Evaluating Battery Pressure Dynamics with Pressure Mapping

Tekscan offers a novel technique for quantifying pressure exchanges inside a battery housing for lifecycle testing.

Technology to See how a Battery Breathes

People who are familiar with the make of a prismatic lithium-ion battery will state that it breathes. Charging and discharging result in electrochemistry, temperature changes and mechanics of the internal components that, in return, alters the internal pressures.

When manufacturers attempt to make a product that is safe, lightweight and efficient, it is crucial for designers to fully comprehend such characteristics.
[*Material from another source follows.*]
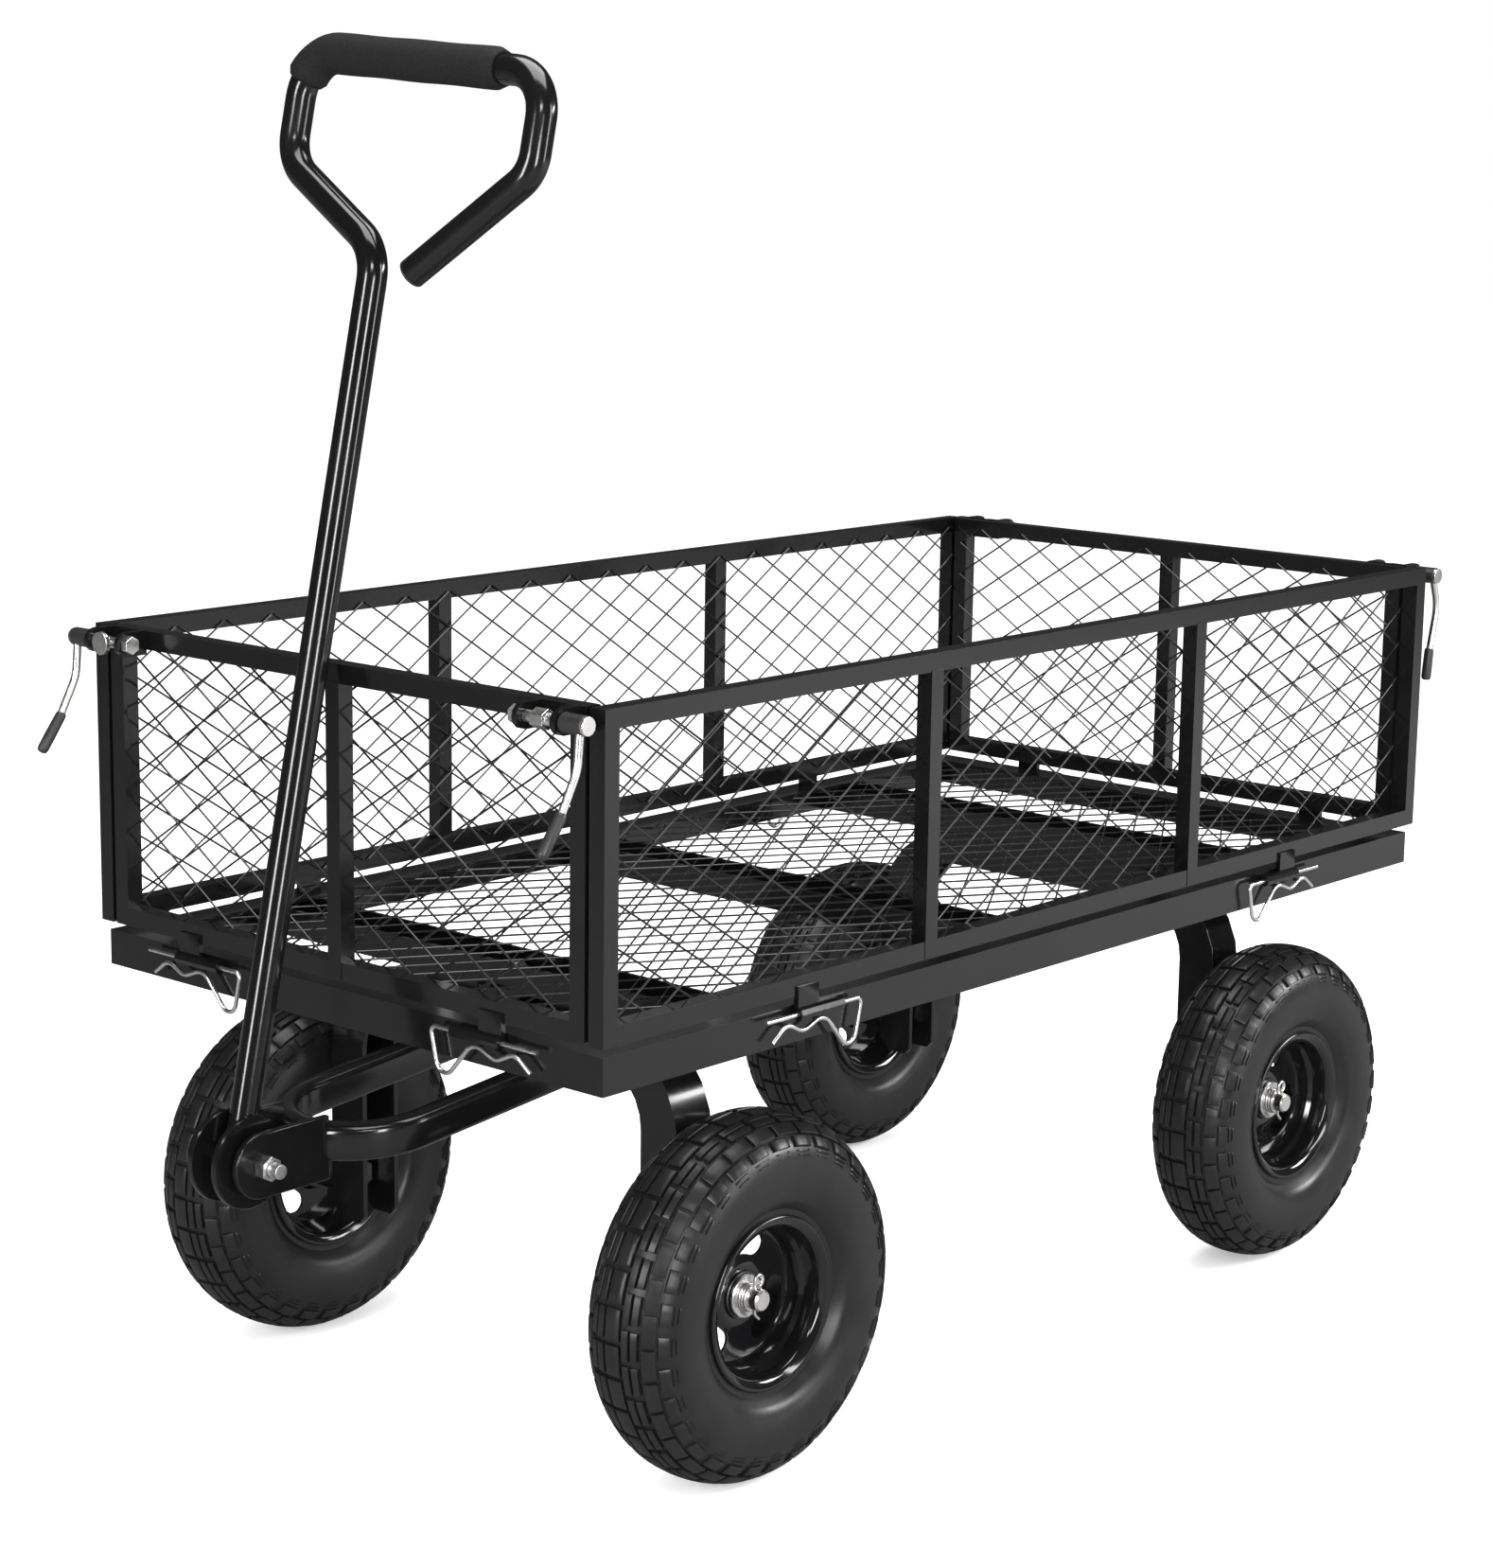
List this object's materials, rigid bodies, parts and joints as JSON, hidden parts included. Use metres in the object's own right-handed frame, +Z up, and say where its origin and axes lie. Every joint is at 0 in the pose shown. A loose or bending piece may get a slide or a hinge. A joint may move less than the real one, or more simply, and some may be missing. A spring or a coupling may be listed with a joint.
{
  "type": "garden cart",
  "caption": "Steel mesh garden cart with fold-down sides, air-tyred wheels, a front axle steered by a bow and a looped pull handle.",
  "frame": {"origin": "on the ground, below the middle of the overall length and width", "axes": "+Z up; -Y towards the front, where the handle is; +X towards the cart's left as it is pulled, the side of the files named right"},
  "size_m": [0.5078, 1.112, 0.9521],
  "materials": {
    "powder_coat": "gloss black powder coat",
    "wire_mesh": "gloss black powder coat over welded wire",
    "rim_gloss": "high-gloss black paint on pressed steel",
    "zinc": "bright zinc plating",
    "lever_zinc": "zinc-plated rod with a black rubber tip",
    "tyre_rubber": "satin black rubber",
    "foam_grip": "matte black closed-cell foam",
    "end_plug": "matte black plastic",
    "hub_bearing": "dark oiled steel hub sleeve"
  },
  "bodies": {
    "chassis": {"tray_frame": "powder_coat", "bed_mesh": "wire_mesh", "rear_axle_arch": "powder_coat", "kingpin_bolt": "zinc", "kingpin_nut": "zinc", "panel_frame_front": "powder_coat", "panel_mesh_front": "wire_mesh", "latch_bolt_front_right": "zinc", "latch_bolt_front_left": "zinc", "axle_bolt_rear_right": "zinc", "axle_bolt_rear_left": "zinc", "washer_rear_right": "zinc", "washer_rear_left": "zinc", "cotter_pin_rear_right": "zinc", "cotter_pin_rear_left": "zinc"},
    "steering": {"front_axle_arch": "powder_coat", "steering_bow": "powder_coat", "pivot_bolt": "zinc", "pivot_nut": "zinc", "axle_bolt_front_right": "zinc", "axle_bolt_front_left": "zinc", "washer_front_right": "zinc", "washer_front_left": "zinc", "cotter_pin_front_right": "zinc", "cotter_pin_front_left": "zinc"},
    "handle": {"handle_tube": "powder_coat", "handle_grip": "foam_grip", "handle_end_plug": "end_plug"},
    "side_right": {"panel_frame_right": "powder_coat", "panel_mesh_right": "wire_mesh"},
    "side_left": {"panel_frame_left": "powder_coat", "panel_mesh_left": "wire_mesh"},
    "side_rear": {"panel_frame_rear": "powder_coat", "panel_mesh_rear": "wire_mesh", "latch_bolt_rear_right": "zinc", "latch_bolt_rear_left": "zinc"},
    "wheel_front_right": {"tyre_front_right": "tyre_rubber", "rim_front_right": "rim_gloss", "bearing_front_right": "hub_bearing"},
    "wheel_front_left": {"tyre_front_left": "tyre_rubber", "rim_front_left": "rim_gloss", "bearing_front_left": "hub_bearing"},
    "wheel_rear_right": {"tyre_rear_right": "tyre_rubber", "rim_rear_right": "rim_gloss", "bearing_rear_right": "hub_bearing"},
    "wheel_rear_left": {"tyre_rear_left": "tyre_rubber", "rim_rear_left": "rim_gloss", "bearing_rear_left": "hub_bearing"},
    "lever_front_right": {"latch_lever_front_right": "lever_zinc"},
    "lever_front_left": {"latch_lever_front_left": "lever_zinc"},
    "lever_rear_right": {"latch_lever_rear_right": "lever_zinc"},
    "lever_rear_left": {"latch_lever_rear_left": "lever_zinc"},
    "pin_right_a": {"hairpin_right_a": "zinc"},
    "pin_right_b": {"hairpin_right_b": "zinc"},
    "pin_left_a": {"hairpin_left_a": "zinc"},
    "pin_left_b": {"hairpin_left_b": "zinc"},
    "pin_front_a": {"hairpin_front_a": "zinc"},
    "pin_front_b": {"hairpin_front_b": "zinc"},
    "pin_rear_a": {"hairpin_rear_a": "zinc"},
    "pin_rear_b": {"hairpin_rear_b": "zinc"}
  },
  "joints": [
    {"name": "steering_turn", "type": "hinge", "parent": "chassis", "child": "steering", "pos_m": [0, -0.27253, 0.298], "axis": [0, 0, 1], "range_deg": [-13, 13]},
    {"name": "handle_tilt", "type": "hinge", "parent": "steering", "child": "handle", "pos_m": [0, -0.52502, 0.232], "axis": [1, 0, 0], "range_deg": [0, 115]},
    {"name": "side_right_fold", "type": "hinge", "parent": "chassis", "child": "side_right", "pos_m": [0.2485, 0.04448, 0.324], "axis": [0, 1, 0], "range_deg": [0, 90]},
    {"name": "side_left_fold", "type": "hinge", "parent": "chassis", "child": "side_left", "pos_m": [-0.2485, 0.04448, 0.324], "axis": [0, -1, 0], "range_deg": [0, 90]},
    {"name": "side_rear_fold", "type": "hinge", "parent": "chassis", "child": "side_rear", "pos_m": [0, 0.53048, 0.324], "axis": [-1, 0, 0], "range_deg": [0, 90]},
    {"name": "wheel_front_right_spin", "type": "hinge", "parent": "steering", "child": "wheel_front_right", "pos_m": [0.2164, -0.27253, 0.127], "axis": [1, 0, 0], "continuous": true},
    {"name": "wheel_front_left_spin", "type": "hinge", "parent": "steering", "child": "wheel_front_left", "pos_m": [-0.2164, -0.27253, 0.127], "axis": [1, 0, 0], "continuous": true},
    {"name": "wheel_rear_right_spin", "type": "hinge", "parent": "chassis", "child": "wheel_rear_right", "pos_m": [0.2164, 0.36947, 0.127], "axis": [1, 0, 0], "continuous": true},
    {"name": "wheel_rear_left_spin", "type": "hinge", "parent": "chassis", "child": "wheel_rear_left", "pos_m": [-0.2164, 0.36947, 0.127], "axis": [1, 0, 0], "continuous": true},
    {"name": "lever_front_right_swing", "type": "hinge", "parent": "chassis", "child": "lever_front_right", "pos_m": [0.243, -0.45603, 0.541], "axis": [-1, 0, 0], "range_deg": [0, 120]},
    {"name": "lever_front_left_swing", "type": "hinge", "parent": "chassis", "child": "lever_front_left", "pos_m": [-0.243, -0.45603, 0.541], "axis": [-1, 0, 0], "range_deg": [0, 120]},
    {"name": "lever_rear_right_swing", "type": "hinge", "parent": "side_rear", "child": "lever_rear_right", "pos_m": [0.243, 0.54497, 0.541], "axis": [1, 0, 0], "range_deg": [0, 120]},
    {"name": "lever_rear_left_swing", "type": "hinge", "parent": "side_rear", "child": "lever_rear_left", "pos_m": [-0.243, 0.54497, 0.541], "axis": [1, 0, 0], "range_deg": [0, 120]},
    {"name": "pin_right_a_draw", "type": "slide", "parent": "chassis", "child": "pin_right_a", "axis": [0, -1, 0], "range_m": [0, 0.1]},
    {"name": "pin_right_b_draw", "type": "slide", "parent": "chassis", "child": "pin_right_b", "axis": [0, 1, 0], "range_m": [0, 0.1]},
    {"name": "pin_left_a_draw", "type": "slide", "parent": "chassis", "child": "pin_left_a", "axis": [0, -1, 0], "range_m": [0, 0.1]},
    {"name": "pin_left_b_draw", "type": "slide", "parent": "chassis", "child": "pin_left_b", "axis": [0, 1, 0], "range_m": [0, 0.1]},
    {"name": "pin_front_a_draw", "type": "slide", "parent": "chassis", "child": "pin_front_a", "axis": [-1, 0, 0], "range_m": [0, 0.08]},
    {"name": "pin_front_b_draw", "type": "slide", "parent": "chassis", "child": "pin_front_b", "axis": [1, 0, 0], "range_m": [0, 0.08]},
    {"name": "pin_rear_a_draw", "type": "slide", "parent": "chassis", "child": "pin_rear_a", "axis": [-1, 0, 0], "range_m": [0, 0.08]},
    {"name": "pin_rear_b_draw", "type": "slide", "parent": "chassis", "child": "pin_rear_b", "axis": [1, 0, 0], "range_m": [0, 0.08]}
  ]
}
Irrespective of the industry, energy storage systems or consumer electronics, users demand smaller, lighter batteries with a higher energy density, faster charging and high safety, even during catastrophic events.
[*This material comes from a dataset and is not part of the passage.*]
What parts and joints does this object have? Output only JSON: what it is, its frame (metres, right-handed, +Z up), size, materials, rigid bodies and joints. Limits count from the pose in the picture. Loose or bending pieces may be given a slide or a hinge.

In general, such features can conflict with each other, making it difficult to find a balance and stay cost-competitive.

Taking the materials and construction of a battery into account, assessing the pressure dynamics tends to be crucial to retain the control gassing, material spacings and avoid surplus swelling.

Components of a Pressure Mapping System

Sensor

• Minimal invasiveness
• Thin and flexible
• High resolution

Figure 1. Image Credit: Tekscan, Inc.

Electronics

• Scan thousands of sensing points inside every sensor
• Instant data relay to PC through WiFi or USB

Figure 2. Image Credit: Tekscan, Inc.

Software

• Pressure distribution data can be displayed in multiple formats for excellent analysis
• Display pressure data graphs in 2D and 3D
• Peak pressures and center of force can be captured in real-time
• Enables video playback of pressure data

Figure 3. Image Credit: Tekscan, Inc.

What is Pressure Mapping?

Interface pressure distribution is usually not uniform inside localized areas of high pressure even between relatively flat surfaces. The technology of pressure mapping assists design engineers to understand regions that might affect design and quality.
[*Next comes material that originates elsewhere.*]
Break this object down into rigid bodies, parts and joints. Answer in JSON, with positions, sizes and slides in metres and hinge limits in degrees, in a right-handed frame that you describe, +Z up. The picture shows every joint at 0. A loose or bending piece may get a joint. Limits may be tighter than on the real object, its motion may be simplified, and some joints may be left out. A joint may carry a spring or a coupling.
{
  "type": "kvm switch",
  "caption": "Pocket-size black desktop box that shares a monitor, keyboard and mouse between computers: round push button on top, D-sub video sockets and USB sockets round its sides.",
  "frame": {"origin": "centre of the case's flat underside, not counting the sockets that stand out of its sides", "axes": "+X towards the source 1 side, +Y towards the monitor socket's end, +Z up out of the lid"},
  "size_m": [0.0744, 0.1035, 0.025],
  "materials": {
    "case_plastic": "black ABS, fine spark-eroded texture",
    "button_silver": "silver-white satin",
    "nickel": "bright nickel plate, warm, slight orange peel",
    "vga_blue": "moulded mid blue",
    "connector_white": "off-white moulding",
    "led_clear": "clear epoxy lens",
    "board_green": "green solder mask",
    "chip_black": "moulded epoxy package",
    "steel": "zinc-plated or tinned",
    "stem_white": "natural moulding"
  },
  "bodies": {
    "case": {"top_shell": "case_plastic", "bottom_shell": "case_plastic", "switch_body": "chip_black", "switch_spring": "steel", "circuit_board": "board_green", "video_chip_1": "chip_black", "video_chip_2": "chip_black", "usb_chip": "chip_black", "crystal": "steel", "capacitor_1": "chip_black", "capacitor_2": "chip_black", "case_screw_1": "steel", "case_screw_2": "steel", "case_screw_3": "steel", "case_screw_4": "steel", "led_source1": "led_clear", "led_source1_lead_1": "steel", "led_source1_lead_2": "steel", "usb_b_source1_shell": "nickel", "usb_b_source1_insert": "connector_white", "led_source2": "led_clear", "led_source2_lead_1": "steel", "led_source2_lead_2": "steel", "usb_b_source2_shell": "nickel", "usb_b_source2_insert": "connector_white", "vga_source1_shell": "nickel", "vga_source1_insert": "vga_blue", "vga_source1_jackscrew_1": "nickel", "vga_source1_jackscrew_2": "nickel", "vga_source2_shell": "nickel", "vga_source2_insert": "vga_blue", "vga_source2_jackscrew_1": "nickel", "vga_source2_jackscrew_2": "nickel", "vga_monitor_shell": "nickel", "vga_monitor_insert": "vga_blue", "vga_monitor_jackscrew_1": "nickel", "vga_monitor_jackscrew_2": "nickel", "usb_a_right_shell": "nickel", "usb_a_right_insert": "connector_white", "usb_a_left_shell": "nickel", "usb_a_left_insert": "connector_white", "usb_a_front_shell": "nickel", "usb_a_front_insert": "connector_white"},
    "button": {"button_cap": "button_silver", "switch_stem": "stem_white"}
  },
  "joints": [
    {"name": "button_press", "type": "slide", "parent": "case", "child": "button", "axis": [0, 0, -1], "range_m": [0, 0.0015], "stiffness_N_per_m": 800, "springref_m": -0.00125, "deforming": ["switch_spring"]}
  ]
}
Three components are required for pressure mapping systems — software, scanning electronics and sensors — to provide real-time, actionable data, which cannot be offered by other methods.

• The sensor converts extensive pressure loads into a change in resistance
• The scanning electronics gather analog data from the sensor and transform the data into a digital signal
• The software shows real-time activity of the sensor region, thereby enabling the user to observe force, pressure, timing data and contact area

While considerable measures have been taken by several manufacturers to retain constant stack construction at the time of manufacturing, many do not verify the stack pressure as part of their quality procedure. Many also do not measure the internal stresses on the stack when the battery is charged and discharged.

As part of a 2013 Princeton study,¹ scientists discovered that high stack pressures had “a strong effect on long term cell performance, with higher levels of stress leading to higher rates of capacity fade.” Considerable internal pressures were demonstrated to result in plastic deformation, delamination and increases in internal impedance when the anode and cathode get isolated.

Lower stack pressures were able to provide improved long-term performance, but delamination might still happen when pressures are too low. Furthermore, the difficulty turns out to be in determining the “sweet spot” for housing pressure.

A load cell fixture has the ability to characterize the average pressure on the battery assembly, as illustrated in the image. This study successfully quantified average pressure in cycle testing, and the technology of pressure mapping provides engineers with a chance to gain a better understanding of this application and determine particular regions of pressure.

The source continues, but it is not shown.